Can the data below be echoed back word for word?

***

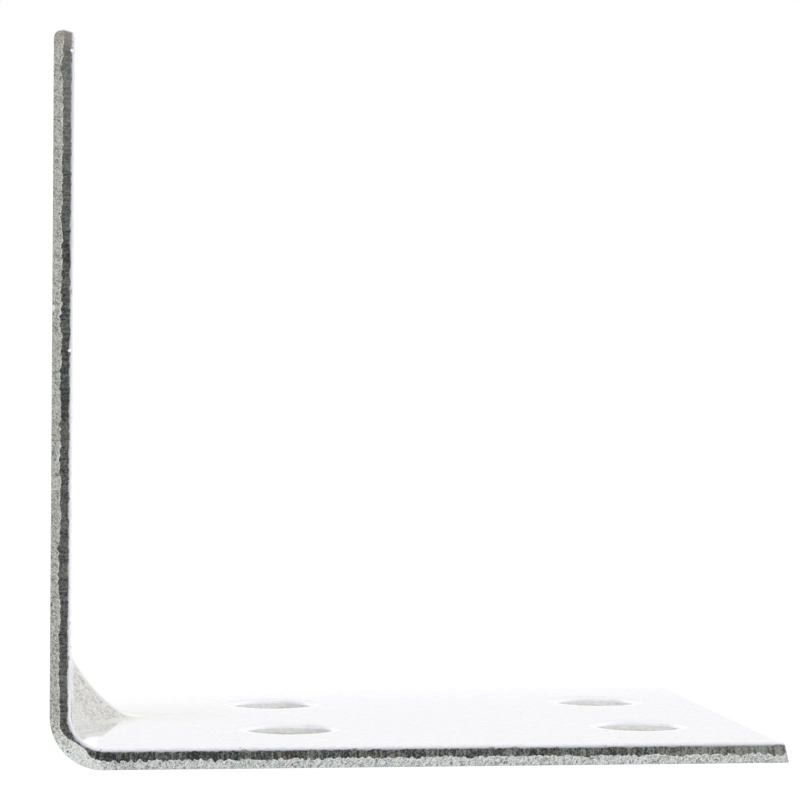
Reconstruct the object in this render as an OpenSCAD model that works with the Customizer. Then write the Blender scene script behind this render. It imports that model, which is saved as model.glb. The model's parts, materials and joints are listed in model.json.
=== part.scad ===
// Ribbed angle bracket, folded from one piece of zinc-coated sheet steel.
// Millimetres, +Z up. The base leg lies along X, the standing leg rises at its -X end,
// and the fold runs along Y. The origin is the middle of the base leg's underside.

/* [Sheet] */
// Thickness of the sheet
sheet_t = 2.5; // [1.5:0.1:3.5]
// Width of both legs, across the fold
width = 65; // [50:1:90]
// Length of the base leg, from the outer face of the standing leg
base_length = 90; // [80:1:140]
// Height of the standing leg, from the underside of the base leg
wall_height = 87.8; // [80:0.1:140]
// Inner radius of the fold
fold_r = 4; // [2:0.5:5]

/* [Edges] */
// Rounding left by the punch along the inner edges of both legs
edge_roll = 0.5; // [0.1:0.05:0.6]
// Rounding of the legs' free corners, seen square to the leg
corner_r = 0.8; // [0.4:0.1:3]
// How far the upper side of the base leg's end falls short of its underside
base_end_rake = 0.65; // [0.1:0.05:0.8]
// How far the inner side of the standing leg's top lies below its outer side
wall_end_drop = 0.35; // [0.1:0.05:0.8]
// Rounding of the standing leg's outer top edge
wall_top_r = 1.2; // [0.5:0.1:1.3]

/* [Screw holes] */
// Diameter of the screw holes
hole_d = 11; // [6:0.5:14]
// Distance between hole centres along each leg
hole_pitch = 45; // [30:1:50]
// Distance between the two rows of holes, across the width
row_gap = 28; // [20:1:34]
// Distance from each leg's free end to the nearest hole centres
hole_end_gap = 15; // [11:0.5:20]
// Rounding of the hole rims on the inner faces
rim_roll = 0.6; // [0.1:0.05:0.7]

/* [Rib] */
// How far the rib reaches up the standing leg, above the base leg's upper face
rib_up = 8.6; // [7:0.1:12]
// How far the rib reaches along the base leg, from the standing leg's inner face
rib_along = 7.7; // [7:0.1:12]
// Radius of the rib's hollow crest line, seen from the side
crest_r = 20; // [16:1:60]
// Rounding across the crest, on the inside of the bracket
nose_r = 3; // [2.8:0.1:4]
// Width of the rib's foot, in the middle of the fold
rib_w = 20; // [14:1:26]

/* [Hidden] */

// Sides of a full circle, and of the small roundings along edges and rims
$fn = 48;
small_fn = 16;

// Margin by which a cutting shape runs past the face that it cuts
cut = 1;

// The side view has its own corner point: where the two outer faces would meet
fold_outer_r = fold_r + sheet_t;
base_flat = base_length - fold_outer_r;
wall_flat = wall_height - fold_outer_r;

// Hole centres along each leg, measured from the corner point
base_hole_x = base_length - hole_end_gap;
wall_hole_z = wall_height - hole_end_gap;

// Crest line of the rib: an arc through one point on each inner face
crest_top = [sheet_t, sheet_t + rib_up];
crest_end = [sheet_t + rib_along, sheet_t];
crest_mid = (crest_top + crest_end) / 2;
crest_chord = norm(crest_end - crest_top);
crest_normal = [rib_up, rib_along] / crest_chord;
crest_centre = crest_mid + crest_normal * sqrt(crest_r ^ 2 - (crest_chord / 2) ^ 2);
crest_from = heading(crest_top - crest_centre);
crest_to = heading(crest_end - crest_centre);

// The rib runs on a little past the crest's ends, inside the thickness of the legs
crest_overrun = 9;

// Slope of the rib's flanks, from its height over the fold's inner face
fold_centre = [fold_outer_r, fold_outer_r];
fold_inner_mid = fold_centre - [fold_r, fold_r] / sqrt(2);
rib_height = norm(fold_inner_mid - crest_centre) - crest_r;
flank_slope = atan2(rib_height, rib_w / 2);

// Direction of a vector in the side view, from 0 to 360 degrees
function heading(v) = (atan2(v.y, v.x) + 360) % 360;

// Turns a shape drawn in the side view, X and Z, so that it runs across the width
module across(span) {
    rotate([90, 0, 0])
        linear_extrude(height = span, center = true) children();
}

// Turns a section about a line along Y, from one side-view heading to another.
// In the section, X is the distance from that line and Y runs across the width.
module turned(from, to) {
    rotate([90, 0, 0])
        rotate([0, 0, from])
            rotate_extrude(angle = to - from) children();
}

// What a square corner loses when it is rounded. The corner is at the origin, its
// material lies towards +X and +Y, and the waste runs past both faces.
module corner_waste(r) {
    difference() {
        translate([-cut, -cut]) square(r + cut);
        translate([r, r]) circle(r);
    }
}

// Section of the sheet: X through its thickness from the inner face, Y across the width
module sheet_section() {
    difference() {
        translate([0, -width / 2]) square([sheet_t, width]);
        translate([0, -width / 2]) corner_waste(edge_roll, $fn = small_fn);
        translate([0, width / 2]) mirror([0, 1]) corner_waste(edge_roll, $fn = small_fn);
    }
}

// Both legs and the fold between them, still with square ends
module folded_strip() {
    translate([fold_outer_r, 0, sheet_t])
        rotate([0, 90, 0])
            linear_extrude(height = base_flat) sheet_section();
    translate([sheet_t, 0, fold_outer_r])
        mirror([1, 0, 0])
            linear_extrude(height = wall_flat) sheet_section();
    translate([fold_outer_r, 0, fold_outer_r])
        turned(180, 270)
            translate([fold_r, 0]) sheet_section();
}

// Waste at a leg's two free corners: the leg ends at X = 0 and lies towards -X
module free_corners() {
    for (side = [0, 1])
        mirror([0, side, 0])
            translate([0, -width / 2, -cut])
                linear_extrude(height = sheet_t + 2 * cut)
                    mirror([1, 0]) corner_waste(corner_r, $fn = small_fn);
}

// Waste at the base leg's end: the raked face and the two corners
module base_end_waste() {
    translate([base_length, 0, 0]) {
        across(width + 2 * cut)
            polygon([[0, 0], [-base_end_rake, sheet_t], [-base_end_rake, sheet_t + cut],
                     [cut, sheet_t + cut], [cut, 0]]);
        free_corners();
    }
}

// Waste at the standing leg's top: the sloping face, the outer edge and the two corners
module wall_end_waste() {
    translate([0, 0, wall_height]) {
        across(width + 2 * cut) {
            polygon([[wall_top_r, 0], [sheet_t, -wall_end_drop], [sheet_t + cut, -wall_end_drop],
                     [sheet_t + cut, cut], [wall_top_r, cut]]);
            mirror([0, 1]) corner_waste(wall_top_r, $fn = small_fn);
        }
        rotate([0, -90, 0])
            mirror([0, 0, 1]) free_corners();
    }
}

// One screw hole, entered from above: the inner face of its leg is at Z = sheet_t
module screw_hole() {
    translate([0, 0, -cut]) cylinder(h = sheet_t + 2 * cut, d = hole_d);
    translate([0, 0, sheet_t])
        rotate_extrude()
            translate([hole_d / 2, 0]) mirror([0, 1]) corner_waste(rim_roll, $fn = small_fn);
}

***

Response to the task:
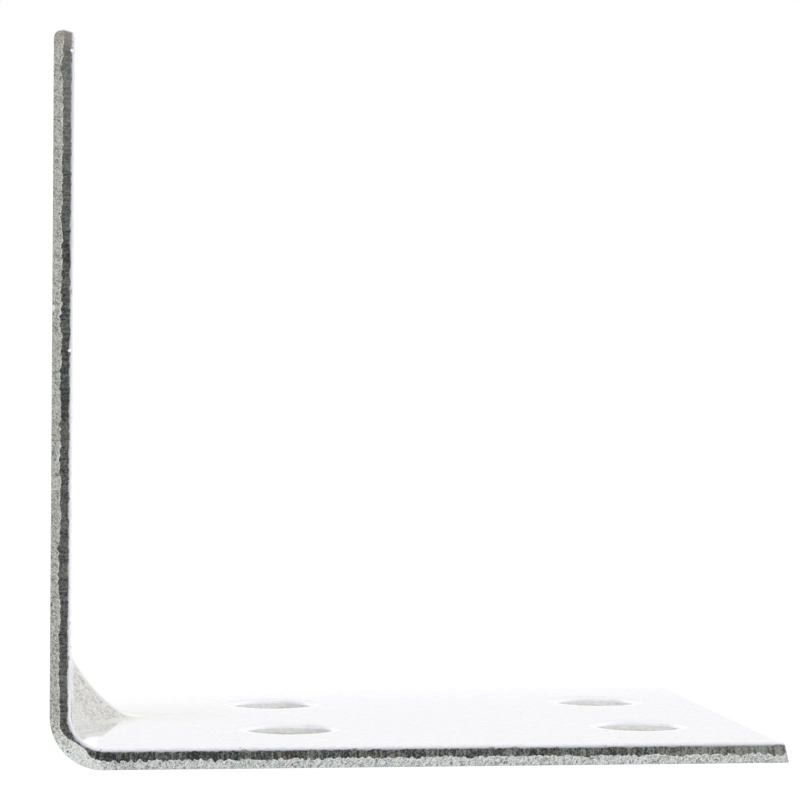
Reconstruct the object in this render as an OpenSCAD model that works with the Customizer. Then write the Blender scene script behind this render. It imports that model, which is saved as model.glb. The model's parts, materials and joints are listed in model.json.
=== part.scad ===
// Ribbed angle bracket, folded from one piece of zinc-coated sheet steel.
// Millimetres, +Z up. The base leg lies along X, the standing leg rises at its -X end,
// and the fold runs along Y. The origin is the middle of the base leg's underside.

/* [Sheet] */
// Thickness of the sheet
sheet_t = 2.5; // [1.5:0.1:3.5]
// Width of both legs, across the fold
width = 65; // [50:1:90]
// Length of the base leg, from the outer face of the standing leg
base_length = 90; // [80:1:140]
// Height of the standing leg, from the underside of the base leg
wall_height = 87.8; // [80:0.1:140]
// Inner radius of the fold
fold_r = 4; // [2:0.5:5]

/* [Edges] */
// Rounding left by the punch along the inner edges of both legs
edge_roll = 0.5; // [0.1:0.05:0.6]
// Rounding of the legs' free corners, seen square to the leg
corner_r = 0.8; // [0.4:0.1:3]
// How far the upper side of the base leg's end falls short of its underside
base_end_rake = 0.65; // [0.1:0.05:0.8]
// How far the inner side of the standing leg's top lies below its outer side
wall_end_drop = 0.35; // [0.1:0.05:0.8]
// Rounding of the standing leg's outer top edge
wall_top_r = 1.2; // [0.5:0.1:1.3]

/* [Screw holes] */
// Diameter of the screw holes
hole_d = 11; // [6:0.5:14]
// Distance between hole centres along each leg
hole_pitch = 45; // [30:1:50]
// Distance between the two rows of holes, across the width
row_gap = 28; // [20:1:34]
// Distance from each leg's free end to the nearest hole centres
hole_end_gap = 15; // [11:0.5:20]
// Rounding of the hole rims on the inner faces
rim_roll = 0.6; // [0.1:0.05:0.7]

/* [Rib] */
// How far the rib reaches up the standing leg, above the base leg's upper face
rib_up = 8.6; // [7:0.1:12]
// How far the rib reaches along the base leg, from the standing leg's inner face
rib_along = 7.7; // [7:0.1:12]
// Radius of the rib's hollow crest line, seen from the side
crest_r = 20; // [16:1:60]
// Rounding across the crest, on the inside of the bracket
nose_r = 3; // [2.8:0.1:4]
// Width of the rib's foot, in the middle of the fold
rib_w = 20; // [14:1:26]

/* [Hidden] */

// Sides of a full circle, and of the small roundings along edges and rims
$fn = 48;
small_fn = 16;

// Margin by which a cutting shape runs past the face that it cuts
cut = 1;

// The side view has its own corner point: where the two outer faces would meet
fold_outer_r = fold_r + sheet_t;
base_flat = base_length - fold_outer_r;
wall_flat = wall_height - fold_outer_r;

// Hole centres along each leg, measured from the corner point
base_hole_x = base_length - hole_end_gap;
wall_hole_z = wall_height - hole_end_gap;

// Crest line of the rib: an arc through one point on each inner face
crest_top = [sheet_t, sheet_t + rib_up];
crest_end = [sheet_t + rib_along, sheet_t];
crest_mid = (crest_top + crest_end) / 2;
crest_chord = norm(crest_end - crest_top);
crest_normal = [rib_up, rib_along] / crest_chord;
crest_centre = crest_mid + crest_normal * sqrt(crest_r ^ 2 - (crest_chord / 2) ^ 2);
crest_from = heading(crest_top - crest_centre);
crest_to = heading(crest_end - crest_centre);

// The rib runs on a little past the crest's ends, inside the thickness of the legs
crest_overrun = 9;

// Slope of the rib's flanks, from its height over the fold's inner face
fold_centre = [fold_outer_r, fold_outer_r];
fold_inner_mid = fold_centre - [fold_r, fold_r] / sqrt(2);
rib_height = norm(fold_inner_mid - crest_centre) - crest_r;
flank_slope = atan2(rib_height, rib_w / 2);

// Direction of a vector in the side view, from 0 to 360 degrees
function heading(v) = (atan2(v.y, v.x) + 360) % 360;

// Turns a shape drawn in the side view, X and Z, so that it runs across the width
module across(span) {
    rotate([90, 0, 0])
        linear_extrude(height = span, center = true) children();
}

// Turns a section about a line along Y, from one side-view heading to another.
// In the section, X is the distance from that line and Y runs across the width.
module turned(from, to) {
    rotate([90, 0, 0])
        rotate([0, 0, from])
            rotate_extrude(angle = to - from) children();
}

// What a square corner loses when it is rounded. The corner is at the origin, its
// material lies towards +X and +Y, and the waste runs past both faces.
module corner_waste(r) {
    difference() {
        translate([-cut, -cut]) square(r + cut);
        translate([r, r]) circle(r);
    }
}

// Section of the sheet: X through its thickness from the inner face, Y across the width
module sheet_section() {
    difference() {
        translate([0, -width / 2]) square([sheet_t, width]);
        translate([0, -width / 2]) corner_waste(edge_roll, $fn = small_fn);
        translate([0, width / 2]) mirror([0, 1]) corner_waste(edge_roll, $fn = small_fn);
    }
}

// Both legs and the fold between them, still with square ends
module folded_strip() {
    translate([fold_outer_r, 0, sheet_t])
        rotate([0, 90, 0])
            linear_extrude(height = base_flat) sheet_section();
    translate([sheet_t, 0, fold_outer_r])
        mirror([1, 0, 0])
            linear_extrude(height = wall_flat) sheet_section();
    translate([fold_outer_r, 0, fold_outer_r])
        turned(180, 270)
            translate([fold_r, 0]) sheet_section();
}

// Waste at a leg's two free corners: the leg ends at X = 0 and lies towards -X
module free_corners() {
    for (side = [0, 1])
        mirror([0, side, 0])
            translate([0, -width / 2, -cut])
                linear_extrude(height = sheet_t + 2 * cut)
                    mirror([1, 0]) corner_waste(corner_r, $fn = small_fn);
}

// Waste at the base leg's end: the raked face and the two corners
module base_end_waste() {
    translate([base_length, 0, 0]) {
        across(width + 2 * cut)
            polygon([[0, 0], [-base_end_rake, sheet_t], [-base_end_rake, sheet_t + cut],
                     [cut, sheet_t + cut], [cut, 0]]);
        free_corners();
    }
}

// Waste at the standing leg's top: the sloping face, the outer edge and the two corners
module wall_end_waste() {
    translate([0, 0, wall_height]) {
        across(width + 2 * cut) {
            polygon([[wall_top_r, 0], [sheet_t, -wall_end_drop], [sheet_t + cut, -wall_end_drop],
                     [sheet_t + cut, cut], [wall_top_r, cut]]);
            mirror([0, 1]) corner_waste(wall_top_r, $fn = small_fn);
        }
        rotate([0, -90, 0])
            mirror([0, 0, 1]) free_corners();
    }
}

// One screw hole, entered from above: the inner face of its leg is at Z = sheet_t
module screw_hole() {
    translate([0, 0, -cut]) cylinder(h = sheet_t + 2 * cut, d = hole_d);
    translate([0, 0, sheet_t])
        rotate_extrude()
            translate([hole_d / 2, 0]) mirror([0, 1]) corner_waste(rim_roll, $fn = small_fn);
}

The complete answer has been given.